Remember, the enemy comes masquerading as a messenger of light. We do not willingly walk into bondage with our wrists together and arms outstretched, begging to be put in chains and live behind its bars. We are moved there gradually.
Satan does not come to you and say black is white. He comes to you and says, “Black is dark,” and we say, “Well, of course it is.” “Dark is obscure,” “Yep, that is right.” “Obscure is transparent,” “Yes, yes it is.” “Transparent is light,” “Absolutely it is.” “And light is white.” Then he has lured us slowly into the cell of our bondage, convincing us step by step that black is white. Now we are captives of the very lie we have been slowly convinced of.
A lie may say, “God wants you happy,” while quietly removing holiness from the conversation. A lie may say, “Follow your heart,” while ignoring the corruption of the heart apart from grace. A lie may say, “Love means affirmation,” while separating love from truth. A lie may say, “You know what is best for you,” while placing the self above the wisdom of God.
This kind of bondage sounds reasonable because it borrows the language of wisdom, compassion, and freedom. It does not always tell people to reject God. Sometimes it simply tells them to reinterpret God in a way that protects the lie.
That is how captivity works. It does not merely lock a person in. It convinces them the room is safe.

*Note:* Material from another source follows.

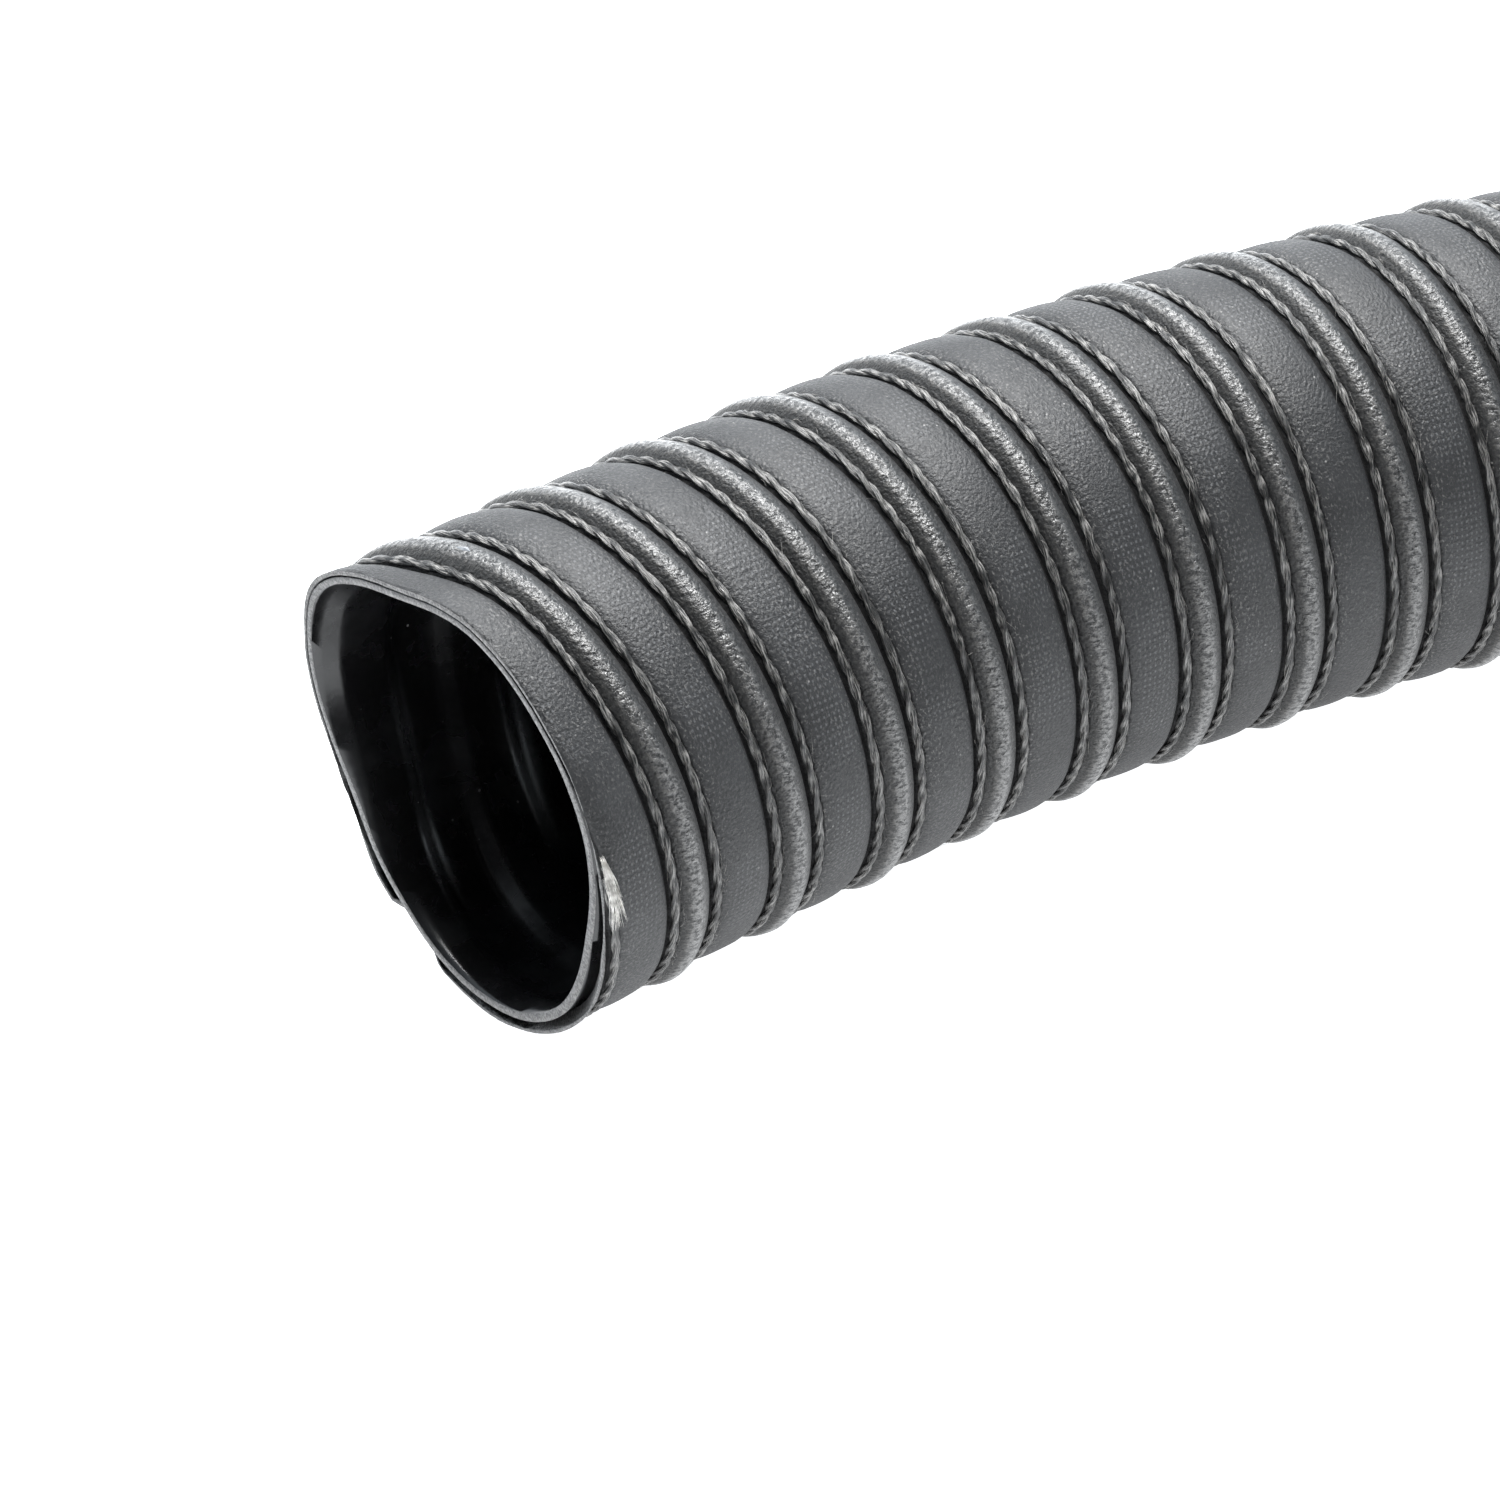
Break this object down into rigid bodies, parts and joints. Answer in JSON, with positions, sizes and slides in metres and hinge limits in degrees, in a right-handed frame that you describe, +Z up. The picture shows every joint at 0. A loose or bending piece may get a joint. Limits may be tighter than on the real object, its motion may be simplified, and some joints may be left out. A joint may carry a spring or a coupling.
{
  "type": "wire-reinforced fuel filler hose",
  "caption": "Gently bent length of two-ply coated-fabric hose, ribbed by a buried spiral wire and bound by twisted cords beside each rib.",
  "frame": {"origin": "under the middle of the hose's overall length and depth, on the floor that it lies on", "axes": "+X along the straight far half, away from the pictured near cut end; +Z up; the near half is bent towards -Y"},
  "size_m": [0.3108, 0.0838, 0.0595],
  "materials": {
    "coated_fabric": "black synthetic rubber over woven fabric, worn paler on the ribs",
    "smooth_lining": "smooth glossy black lining",
    "binding_yarn": "twisted dark grey yarn, rubber-coated, with stray fibres",
    "spring_steel": "bright spring wire, hidden in its pocket"
  },
  "bodies": {
    "root": {"inner_ply": "smooth_lining", "wire_helix": "spring_steel", "outer_ply": "coated_fabric", "near_side_cord": "binding_yarn", "far_side_cord": "binding_yarn"}
  },
  "joints": []
}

This is why discernment matters. Test every voice you hear, even your own. Not every thought deserves agreement. Not every emotion deserves authority. Not every cultural idea deserves a place in the Christian mind.
Christ Liberates Through Truth
Jesus said, “If you abide in my word, you are truly my disciples, and you will know the truth, and the truth will set you free” (John 8:31-32).

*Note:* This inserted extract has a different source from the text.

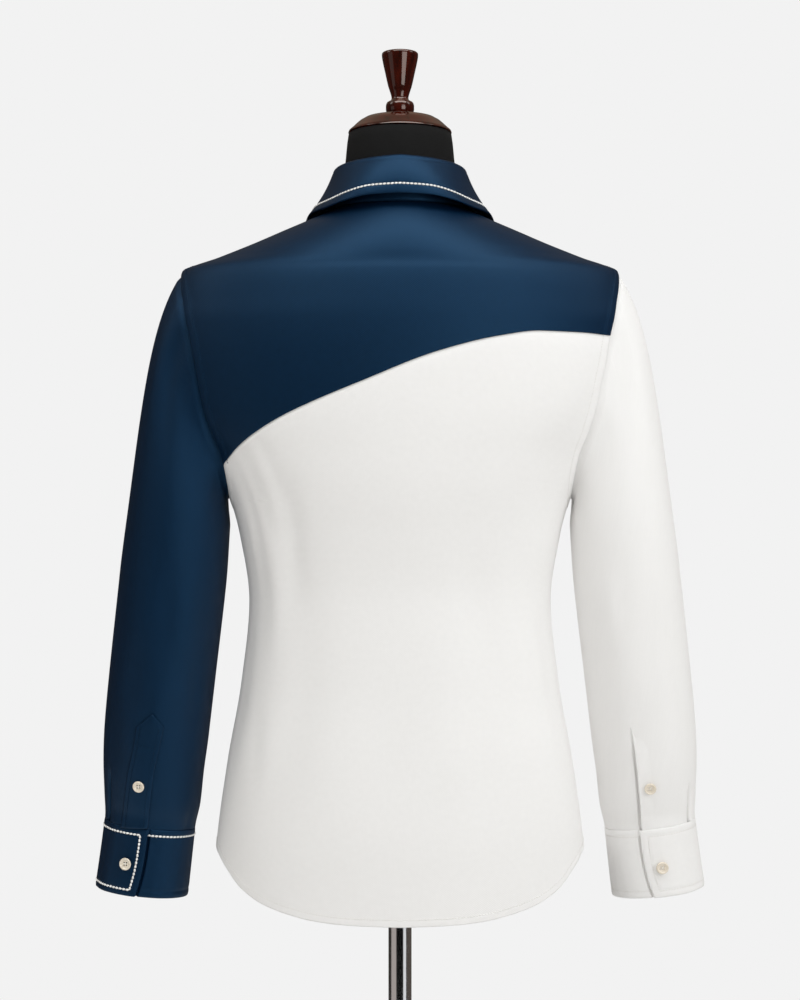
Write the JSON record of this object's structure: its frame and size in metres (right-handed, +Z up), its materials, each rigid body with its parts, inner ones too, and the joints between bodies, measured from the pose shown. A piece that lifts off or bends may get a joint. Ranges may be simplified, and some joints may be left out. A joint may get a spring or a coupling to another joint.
{
  "type": "shirt jacket on a dress form",
  "caption": "Long-sleeved shirt jacket with a dark yoke, collar and one dark sleeve over a pale body, worn by a limbless dress form on a post and round base.",
  "frame": {"origin": "centre of the flat underside of the stand's round base, on the floor", "axes": "+Z up through the form; the garment's front faces -Y and its back +Y; the wearer's left is +X"},
  "size_m": [0.6381, 0.34, 1.6158],
  "materials": {
    "dark_twill": "matte",
    "pale_twill": "matte",
    "button_plastic": "gloss",
    "black_jersey": "matte",
    "dark_wood": "gloss",
    "chromed_steel": "polished"
  },
  "bodies": {
    "root": {"back": "pale_twill", "button_cuff_left": "button_plastic", "button_cuff_right": "button_plastic", "button_front_1": "button_plastic", "button_front_2": "button_plastic", "button_front_3": "button_plastic", "button_front_4": "button_plastic", "button_front_5": "button_plastic", "button_front_6": "button_plastic", "button_front_7": "button_plastic", "button_sleeve_left": "button_plastic", "button_sleeve_right": "button_plastic", "collar_leaf": "dark_twill", "collar_stand": "dark_twill", "cuff_left": "dark_twill", "cuff_right": "pale_twill", "form_base": "chromed_steel", "form_bust": "black_jersey", "form_finial": "dark_wood", "form_neck_cap": "dark_wood", "form_post": "chromed_steel", "front_left": "pale_twill", "front_placket": "pale_twill", "front_right": "pale_twill", "sleeve_left": "dark_twill", "sleeve_placket_left": "dark_twill", "sleeve_placket_right": "pale_twill", "sleeve_right": "pale_twill", "yoke": "dark_twill"}
  },
  "joints": []
}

Freedom does not come by protecting the lie. Freedom comes by abiding in the Word of Christ.
There it is again. Did you catch it? It all comes down to this issue of immersion. Abiding, resting, and dwelling are repeated words in Scripture, calling us to consider what voices we listen to, how much credibility we give them, and how much time we spend hearing them.
No one expects to become an Olympic swimmer without an extraordinary investment of time, or a surgeon without years of rigorous training, or a prima ballerina without countless hours of disciplined practice. Why? Because we understand that people are shaped and formed over time, through pressure, repetition, and sustained devotion. Growth is forged in what could be called the furnace of affliction and the kiln of time.

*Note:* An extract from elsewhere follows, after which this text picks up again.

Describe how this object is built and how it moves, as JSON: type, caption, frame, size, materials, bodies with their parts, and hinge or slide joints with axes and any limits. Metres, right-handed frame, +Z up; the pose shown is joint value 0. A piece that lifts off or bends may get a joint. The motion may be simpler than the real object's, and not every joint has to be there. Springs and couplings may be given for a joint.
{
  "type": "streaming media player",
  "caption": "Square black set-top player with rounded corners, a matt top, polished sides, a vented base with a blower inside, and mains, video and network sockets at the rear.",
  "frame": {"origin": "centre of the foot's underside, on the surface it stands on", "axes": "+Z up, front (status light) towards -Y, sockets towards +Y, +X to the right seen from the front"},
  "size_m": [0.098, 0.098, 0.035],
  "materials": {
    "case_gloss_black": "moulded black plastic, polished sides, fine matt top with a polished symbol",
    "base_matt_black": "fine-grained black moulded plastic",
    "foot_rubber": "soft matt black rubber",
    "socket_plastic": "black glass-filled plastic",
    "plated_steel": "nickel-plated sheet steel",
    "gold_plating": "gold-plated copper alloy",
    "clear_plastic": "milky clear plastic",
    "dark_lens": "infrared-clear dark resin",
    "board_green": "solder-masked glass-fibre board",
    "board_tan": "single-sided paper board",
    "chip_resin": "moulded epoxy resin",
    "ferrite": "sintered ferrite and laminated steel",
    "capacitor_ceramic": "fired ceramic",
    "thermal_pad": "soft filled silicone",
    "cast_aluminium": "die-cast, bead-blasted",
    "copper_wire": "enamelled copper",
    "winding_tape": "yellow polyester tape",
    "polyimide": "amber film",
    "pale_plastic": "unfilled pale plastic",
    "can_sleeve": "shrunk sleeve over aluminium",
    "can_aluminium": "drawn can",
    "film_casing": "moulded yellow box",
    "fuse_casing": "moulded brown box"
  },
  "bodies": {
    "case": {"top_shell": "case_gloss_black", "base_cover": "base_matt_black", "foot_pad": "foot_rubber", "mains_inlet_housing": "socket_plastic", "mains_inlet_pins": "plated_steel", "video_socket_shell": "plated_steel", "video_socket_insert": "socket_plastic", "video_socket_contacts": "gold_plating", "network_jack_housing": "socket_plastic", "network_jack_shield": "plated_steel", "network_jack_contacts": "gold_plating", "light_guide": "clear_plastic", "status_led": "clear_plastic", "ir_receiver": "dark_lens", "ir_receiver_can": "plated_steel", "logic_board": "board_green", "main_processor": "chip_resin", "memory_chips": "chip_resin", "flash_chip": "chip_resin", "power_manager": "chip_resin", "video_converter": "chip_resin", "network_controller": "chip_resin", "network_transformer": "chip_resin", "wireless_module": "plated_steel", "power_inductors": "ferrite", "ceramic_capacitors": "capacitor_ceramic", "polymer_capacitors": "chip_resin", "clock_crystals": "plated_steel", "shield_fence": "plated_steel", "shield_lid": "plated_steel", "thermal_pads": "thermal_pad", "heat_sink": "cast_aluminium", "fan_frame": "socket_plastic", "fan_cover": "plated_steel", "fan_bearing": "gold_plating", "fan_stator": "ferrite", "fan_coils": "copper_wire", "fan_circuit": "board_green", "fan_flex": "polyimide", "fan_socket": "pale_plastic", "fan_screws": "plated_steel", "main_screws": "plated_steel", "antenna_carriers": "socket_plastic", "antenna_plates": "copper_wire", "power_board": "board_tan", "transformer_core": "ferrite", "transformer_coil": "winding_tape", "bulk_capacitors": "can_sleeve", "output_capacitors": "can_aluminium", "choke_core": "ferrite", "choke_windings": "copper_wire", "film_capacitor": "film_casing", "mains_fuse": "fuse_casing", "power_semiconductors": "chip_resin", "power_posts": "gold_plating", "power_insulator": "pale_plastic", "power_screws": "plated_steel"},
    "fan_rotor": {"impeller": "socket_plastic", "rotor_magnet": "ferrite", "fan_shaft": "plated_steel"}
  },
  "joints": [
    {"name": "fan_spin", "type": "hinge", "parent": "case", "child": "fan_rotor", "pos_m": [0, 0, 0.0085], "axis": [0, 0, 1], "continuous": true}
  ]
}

And yet, as believers, we often treat the Word of God with a striking lack of seriousness. We may give it a brief hearing, perhaps an hour a week, while the rest of our attention is steadily absorbed by the noise of our culture. Consider this: recent data shows that the average person spends approximately 5.5 hours per day on their phone alone (Harmony Healthcare IT, “Phone Screen Time Statistics”). That does not include television, streaming, or other forms of media.
If culture has your ear for 5.5 hours a day, and God has it for one hour a week, can we honestly call that abiding? And if we are not abiding, why are we surprised that we remain bound?
Christ can liberate you from lies, but not if you refuse to abide.
Final Thought
You may be held hostage by a lie that feels normal.
It may be a lie about God, yourself, truth, suffering, freedom, identity, love, or obedience. It may be something you learned from culture, absorbed through pain, inherited from poor teaching, or protected because it gives you a sense of control.
But Christ does not leave His people in captivity.
He exposes what enslaves us. He confronts what deceives us. He tears down strongholds by His truth. He renews the mind and teaches us to walk in freedom.
If truth does not govern your thinking, something else already does.
So bring the thought to Christ. Bring the assumption to Scripture. Bring the lie into the light.
The truth will not flatter your captivity. It will set you free.